The story starts when I was very young. I loved babies! I loved holding them, feeding them, playing with them, and making them smile. I did not even mind changing diapers. I was the 10-year-old neighborhood girl who liked to go to the house where a baby was included in the family.

My most vivid memory is of a boy named Danny whose family lived next door to mine. I used to spend my after school time there. Danny was the youngest of 5 children. I think his mom liked having someone there to play with him while she got dinner on the table. I just wanted to be with the baby. I thought his toddler and preschool siblings were pretty fun too.

When I was a teenager and thought I was too old for Girl Scout camp, I was a Junior Counselor in the Pixie unit. This was the unit where the volunteer leaders could bring their young children for child care (it was the mid-1970s and we still called it baby-sitting) so they could be the leaders for the actual Girl Scout campers. There was an adult leader of the Pixie unit and I was a very happy helper spending a week or two of my summer at a camp in the woods, having fun with babies and small children.

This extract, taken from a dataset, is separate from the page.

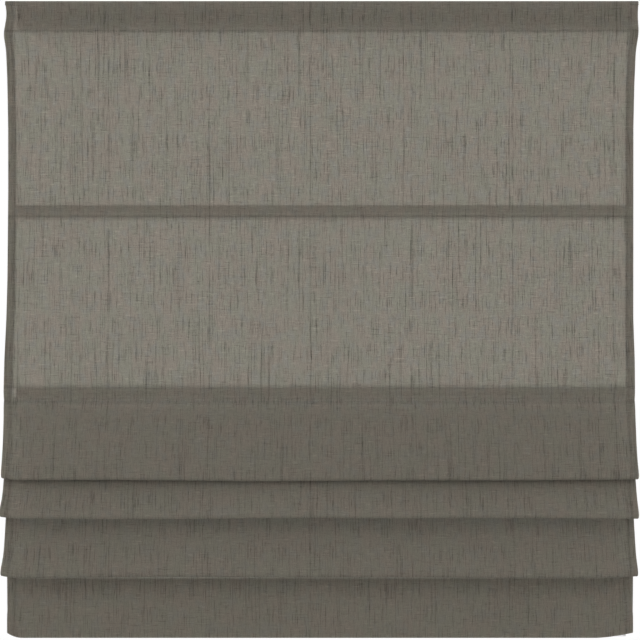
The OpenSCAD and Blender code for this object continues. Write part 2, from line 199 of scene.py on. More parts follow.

The actual moment I decided to become an ECE professional was during a home-economics class as a tenth grade high school student. My teacher, Mrs. Hartnet, told our class that there was an Early Childhood Education major at our local state university (Lock Haven University). Up until that moment, I only knew that I did not want to be a nurse. I had kind of settled on being an elementary teacher. I figured I could teach Kindergarten, as that was my understanding of an actual career where I could use my passion for children. The younger the child, the better for me and Kindergarten seemed to be the youngest age that you could actually “teach.”

In 1977, in small, mostly rural central Pennsylvania, for me and many of my female peers, we thought our choices were to get married, have children and not work OR go to school to be a nurse or a teacher.

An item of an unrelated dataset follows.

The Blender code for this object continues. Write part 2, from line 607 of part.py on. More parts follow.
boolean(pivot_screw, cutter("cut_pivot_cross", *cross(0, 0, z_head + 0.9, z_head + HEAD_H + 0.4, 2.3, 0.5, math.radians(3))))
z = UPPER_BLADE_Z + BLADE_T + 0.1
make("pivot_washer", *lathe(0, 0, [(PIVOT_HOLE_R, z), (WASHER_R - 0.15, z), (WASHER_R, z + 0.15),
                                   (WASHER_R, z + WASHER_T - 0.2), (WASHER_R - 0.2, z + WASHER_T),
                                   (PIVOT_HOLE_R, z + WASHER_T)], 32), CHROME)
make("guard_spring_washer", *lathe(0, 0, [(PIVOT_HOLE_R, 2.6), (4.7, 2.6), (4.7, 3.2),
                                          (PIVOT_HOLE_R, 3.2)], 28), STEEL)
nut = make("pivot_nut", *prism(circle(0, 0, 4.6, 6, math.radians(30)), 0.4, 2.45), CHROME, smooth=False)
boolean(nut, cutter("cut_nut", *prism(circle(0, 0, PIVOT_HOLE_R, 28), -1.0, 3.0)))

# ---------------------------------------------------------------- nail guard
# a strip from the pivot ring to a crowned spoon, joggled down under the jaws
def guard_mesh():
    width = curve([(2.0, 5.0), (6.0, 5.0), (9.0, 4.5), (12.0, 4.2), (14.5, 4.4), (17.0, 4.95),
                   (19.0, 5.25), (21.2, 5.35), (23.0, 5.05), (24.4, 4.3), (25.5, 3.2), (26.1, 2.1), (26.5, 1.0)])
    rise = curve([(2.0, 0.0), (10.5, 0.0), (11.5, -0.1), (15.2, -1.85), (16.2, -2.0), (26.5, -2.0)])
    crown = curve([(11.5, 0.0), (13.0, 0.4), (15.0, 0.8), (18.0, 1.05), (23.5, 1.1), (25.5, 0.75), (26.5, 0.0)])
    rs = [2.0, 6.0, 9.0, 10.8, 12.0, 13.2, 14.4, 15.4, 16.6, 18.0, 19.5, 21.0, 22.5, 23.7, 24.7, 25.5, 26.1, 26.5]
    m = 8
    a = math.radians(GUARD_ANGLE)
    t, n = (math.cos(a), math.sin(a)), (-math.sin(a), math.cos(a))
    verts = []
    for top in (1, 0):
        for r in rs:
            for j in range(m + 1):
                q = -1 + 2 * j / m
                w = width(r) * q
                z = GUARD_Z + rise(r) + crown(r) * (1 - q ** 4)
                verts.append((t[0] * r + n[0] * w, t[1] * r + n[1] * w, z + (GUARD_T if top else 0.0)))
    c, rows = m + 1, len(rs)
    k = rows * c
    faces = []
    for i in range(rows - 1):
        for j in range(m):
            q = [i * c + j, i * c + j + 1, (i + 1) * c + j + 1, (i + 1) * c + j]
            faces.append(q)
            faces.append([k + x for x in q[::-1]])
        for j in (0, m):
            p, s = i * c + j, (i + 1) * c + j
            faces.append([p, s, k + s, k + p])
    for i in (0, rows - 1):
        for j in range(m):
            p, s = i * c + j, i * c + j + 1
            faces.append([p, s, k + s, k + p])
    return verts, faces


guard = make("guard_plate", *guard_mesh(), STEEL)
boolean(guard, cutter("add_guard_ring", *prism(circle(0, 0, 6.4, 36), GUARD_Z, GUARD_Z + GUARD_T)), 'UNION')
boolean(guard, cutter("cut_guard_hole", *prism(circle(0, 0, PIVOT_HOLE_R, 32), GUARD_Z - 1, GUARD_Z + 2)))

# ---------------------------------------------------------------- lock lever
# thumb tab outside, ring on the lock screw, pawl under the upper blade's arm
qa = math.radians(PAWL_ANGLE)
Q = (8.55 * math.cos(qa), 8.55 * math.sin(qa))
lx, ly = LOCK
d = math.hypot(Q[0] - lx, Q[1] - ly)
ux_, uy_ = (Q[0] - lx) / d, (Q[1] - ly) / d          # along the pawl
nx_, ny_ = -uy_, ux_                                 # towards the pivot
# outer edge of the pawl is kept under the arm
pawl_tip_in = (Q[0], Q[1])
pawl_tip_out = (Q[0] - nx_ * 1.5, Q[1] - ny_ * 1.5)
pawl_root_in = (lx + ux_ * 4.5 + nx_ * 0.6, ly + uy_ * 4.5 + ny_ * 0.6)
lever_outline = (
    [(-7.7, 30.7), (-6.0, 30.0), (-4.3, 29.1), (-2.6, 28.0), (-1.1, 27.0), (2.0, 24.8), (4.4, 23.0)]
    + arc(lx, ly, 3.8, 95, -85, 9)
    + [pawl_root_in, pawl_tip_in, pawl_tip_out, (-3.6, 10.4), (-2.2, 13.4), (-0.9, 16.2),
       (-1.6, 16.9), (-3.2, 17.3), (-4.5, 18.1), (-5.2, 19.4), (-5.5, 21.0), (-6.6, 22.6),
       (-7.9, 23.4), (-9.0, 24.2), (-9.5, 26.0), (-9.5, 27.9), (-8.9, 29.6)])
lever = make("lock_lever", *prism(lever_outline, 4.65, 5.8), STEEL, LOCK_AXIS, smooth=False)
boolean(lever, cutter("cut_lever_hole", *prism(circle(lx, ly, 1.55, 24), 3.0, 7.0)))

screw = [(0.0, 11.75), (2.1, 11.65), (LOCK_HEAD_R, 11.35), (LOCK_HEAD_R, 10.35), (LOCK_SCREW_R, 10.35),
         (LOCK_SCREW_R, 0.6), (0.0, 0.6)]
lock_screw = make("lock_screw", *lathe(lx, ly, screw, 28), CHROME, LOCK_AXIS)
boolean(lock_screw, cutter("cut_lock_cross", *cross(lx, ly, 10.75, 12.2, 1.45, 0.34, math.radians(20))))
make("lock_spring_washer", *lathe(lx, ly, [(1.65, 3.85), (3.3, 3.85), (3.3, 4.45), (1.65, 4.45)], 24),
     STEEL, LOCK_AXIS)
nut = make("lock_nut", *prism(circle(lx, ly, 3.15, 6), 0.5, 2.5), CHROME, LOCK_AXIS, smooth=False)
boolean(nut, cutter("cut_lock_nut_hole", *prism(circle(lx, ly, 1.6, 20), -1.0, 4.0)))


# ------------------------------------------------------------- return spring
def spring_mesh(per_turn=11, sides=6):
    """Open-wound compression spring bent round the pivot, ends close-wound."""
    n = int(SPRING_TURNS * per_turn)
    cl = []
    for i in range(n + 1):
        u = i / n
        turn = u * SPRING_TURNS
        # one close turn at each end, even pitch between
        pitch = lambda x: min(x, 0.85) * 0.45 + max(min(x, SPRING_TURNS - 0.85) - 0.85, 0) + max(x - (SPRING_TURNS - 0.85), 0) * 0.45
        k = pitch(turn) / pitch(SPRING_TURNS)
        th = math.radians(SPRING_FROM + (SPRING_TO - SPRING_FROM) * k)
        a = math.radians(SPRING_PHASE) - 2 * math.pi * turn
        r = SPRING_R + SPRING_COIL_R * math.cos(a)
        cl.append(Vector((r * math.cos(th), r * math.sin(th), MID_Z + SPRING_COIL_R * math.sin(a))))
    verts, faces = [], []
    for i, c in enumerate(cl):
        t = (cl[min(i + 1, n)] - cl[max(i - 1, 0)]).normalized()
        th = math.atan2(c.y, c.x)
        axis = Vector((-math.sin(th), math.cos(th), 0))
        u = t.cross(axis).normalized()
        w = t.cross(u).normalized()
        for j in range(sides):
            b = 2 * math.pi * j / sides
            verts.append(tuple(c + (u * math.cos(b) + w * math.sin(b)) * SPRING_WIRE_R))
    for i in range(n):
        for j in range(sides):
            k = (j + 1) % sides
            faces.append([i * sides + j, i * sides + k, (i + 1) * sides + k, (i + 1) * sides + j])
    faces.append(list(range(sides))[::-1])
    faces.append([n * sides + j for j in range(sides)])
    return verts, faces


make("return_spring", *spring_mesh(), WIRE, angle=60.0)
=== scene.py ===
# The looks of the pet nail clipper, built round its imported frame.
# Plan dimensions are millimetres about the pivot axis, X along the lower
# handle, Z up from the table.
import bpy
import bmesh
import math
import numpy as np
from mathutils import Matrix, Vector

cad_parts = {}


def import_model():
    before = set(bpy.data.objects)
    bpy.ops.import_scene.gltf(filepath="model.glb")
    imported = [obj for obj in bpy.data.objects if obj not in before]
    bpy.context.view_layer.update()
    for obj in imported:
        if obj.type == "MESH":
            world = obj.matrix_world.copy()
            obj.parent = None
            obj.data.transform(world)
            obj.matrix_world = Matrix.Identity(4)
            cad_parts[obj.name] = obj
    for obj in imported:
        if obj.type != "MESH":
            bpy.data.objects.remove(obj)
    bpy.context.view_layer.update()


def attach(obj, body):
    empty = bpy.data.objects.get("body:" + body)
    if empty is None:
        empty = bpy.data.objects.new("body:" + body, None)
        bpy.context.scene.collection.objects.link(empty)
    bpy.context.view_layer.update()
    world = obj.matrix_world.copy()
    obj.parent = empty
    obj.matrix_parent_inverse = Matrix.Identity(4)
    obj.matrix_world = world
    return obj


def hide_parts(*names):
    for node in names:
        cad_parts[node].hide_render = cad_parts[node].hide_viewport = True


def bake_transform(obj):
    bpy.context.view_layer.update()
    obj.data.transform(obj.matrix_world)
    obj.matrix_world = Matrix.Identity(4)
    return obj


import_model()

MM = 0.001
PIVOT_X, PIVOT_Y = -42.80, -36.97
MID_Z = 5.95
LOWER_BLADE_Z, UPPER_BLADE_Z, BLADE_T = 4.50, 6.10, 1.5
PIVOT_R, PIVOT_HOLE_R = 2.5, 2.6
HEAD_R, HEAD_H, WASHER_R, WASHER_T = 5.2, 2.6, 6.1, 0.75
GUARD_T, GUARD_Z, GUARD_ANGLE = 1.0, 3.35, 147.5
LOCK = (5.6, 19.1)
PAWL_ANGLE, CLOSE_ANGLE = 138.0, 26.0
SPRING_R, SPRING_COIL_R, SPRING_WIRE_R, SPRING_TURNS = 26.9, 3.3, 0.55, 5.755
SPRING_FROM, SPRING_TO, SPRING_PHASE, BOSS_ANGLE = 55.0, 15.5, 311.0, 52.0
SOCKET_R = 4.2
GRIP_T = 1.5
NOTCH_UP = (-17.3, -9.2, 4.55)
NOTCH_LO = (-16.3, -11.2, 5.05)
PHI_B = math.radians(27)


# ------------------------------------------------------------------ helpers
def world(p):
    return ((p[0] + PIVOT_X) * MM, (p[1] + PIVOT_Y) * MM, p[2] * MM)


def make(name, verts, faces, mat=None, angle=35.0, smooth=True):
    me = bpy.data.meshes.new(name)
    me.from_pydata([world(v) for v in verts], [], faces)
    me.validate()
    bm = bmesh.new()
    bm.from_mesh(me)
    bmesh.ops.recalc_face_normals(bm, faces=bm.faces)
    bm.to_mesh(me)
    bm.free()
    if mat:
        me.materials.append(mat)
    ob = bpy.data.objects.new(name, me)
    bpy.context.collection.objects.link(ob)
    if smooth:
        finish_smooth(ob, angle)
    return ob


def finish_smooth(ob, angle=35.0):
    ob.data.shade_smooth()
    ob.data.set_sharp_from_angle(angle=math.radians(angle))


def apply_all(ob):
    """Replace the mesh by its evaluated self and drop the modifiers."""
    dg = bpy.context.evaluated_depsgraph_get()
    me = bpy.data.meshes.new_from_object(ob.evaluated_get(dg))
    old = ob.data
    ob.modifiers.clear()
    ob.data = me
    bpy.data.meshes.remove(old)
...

When I heard that I could be an early childhood major and teach children from birth to third grade, my heart skipped a beat and I was hooked.

Forty years later, having completed the degree in Early Childhood Education and having spent time as an early intervention teacher/home visitor, a teacher in toddler and preschool classrooms, a family child care provider, a child care resource developer (that’s what we were called back in 1998 before the change to Regional Keys), a Program Quality Assessor and a mother of 5, now adult children, I am still hooked and even more passionate about ECE.

Thank you, Mrs. Harnet, wherever you are!

I still have the baby picture of Danny, who is now a 40 something, of all things, elementary teacher.

These are the two most precious memories of my journey to ECE. They were a great vehicle for a wonderful career that I still love!